Pragma is the type of love which lasts a life time. Usually between two people it represents that understanding which lets them live together and raise a family. Living with someone is not an easy thing to do for often the romantic love which attracted one in the first place, burns out. At this stage many consider the relationship over, but if you are lucky then pragma steps in and its companion is friendship. Too often people think that the passing of eros is the passing of love. They are mistaken. Pragma too includes its share of passion, just not of mania. It is a more considered, wiser and a less destructive kind of love. Just ask Percy Sledge.
Ludus was the kind of love reflective of ‘kiss chase’ in the playground: Shy innocent love between children or casual lovers, far removed from physicality. I’m not sure this kind of love is with us today. Agape was altruistic love, or charitable love, akin to that of the nineteenth century philanthropists. All the loves of the Greeks, apart from eros, contributed to the emotional satisfactions of people, their affections and affirmations, and their desire for self-worth. In modern speak these were deep loves, not shallow ones. And life was all about discovering this. By old age one knew the worth of friendship and was released from what Sophocles called the ‘Tyranny of sexual desire.’
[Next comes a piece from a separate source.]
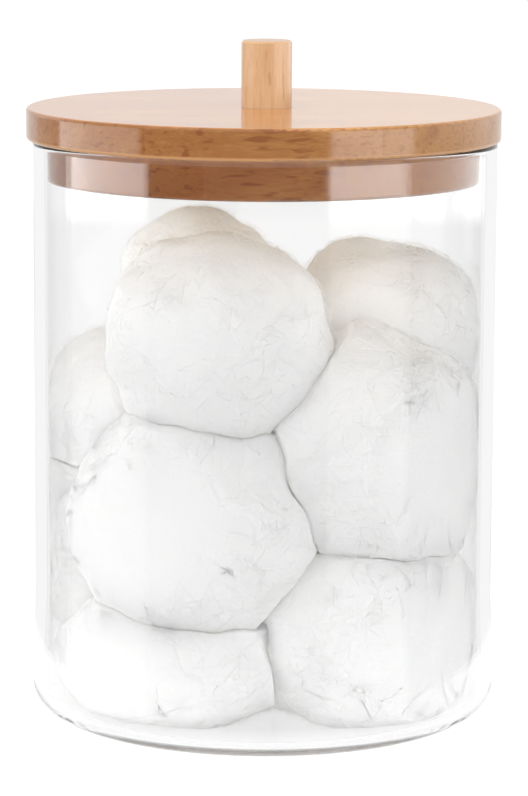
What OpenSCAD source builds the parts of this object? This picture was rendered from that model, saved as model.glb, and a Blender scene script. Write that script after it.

By far the most valuable of the loves is storge, that is friendship. For Aristotle this is fundamental to his philosophy. All leads from it. It is not something shared in modernity. We have one word for love. And for many it is a powerful, scorchingly vivid aspiration. From birth we are bombarded with images of eros and we believe it to be all there is to love. Society endeavours to manage, commercialise, prohibit, deny, re-route and manipulate sexual love. Whether due to a period of romanticism in the nineteenth century, invented by the troubadours, or reflective of a modern tendency to put everything in boxes, the love of the West is neither a romantic nor a compassionate thing. It is instead a caricature, aspired to but never achieved. One measure of the failure of modern love is the high number of relationships which seem to fail. Divorce in the west runs at over 40%. Away from the officialdoms of marriage anecdotal tales reflect mostly episodic love. Tragic tales about the cessation of love seem to have their roots in social and cultural expectations. The packaged love of the West is simply not real but is the practical economic model, inspired by the dead hand of Christian monogamy. Love, and its contemporary problems, are the result of it being represented as a comprehensive, achievable and ultimately commercial product. But love, if ever to be defined, will not be defined as sexy perfume or diamonds. Other elements are far more worthy and have longevity.
My own experience tells me contented marriage is a rare and valuable thing. If you have it, treasure it.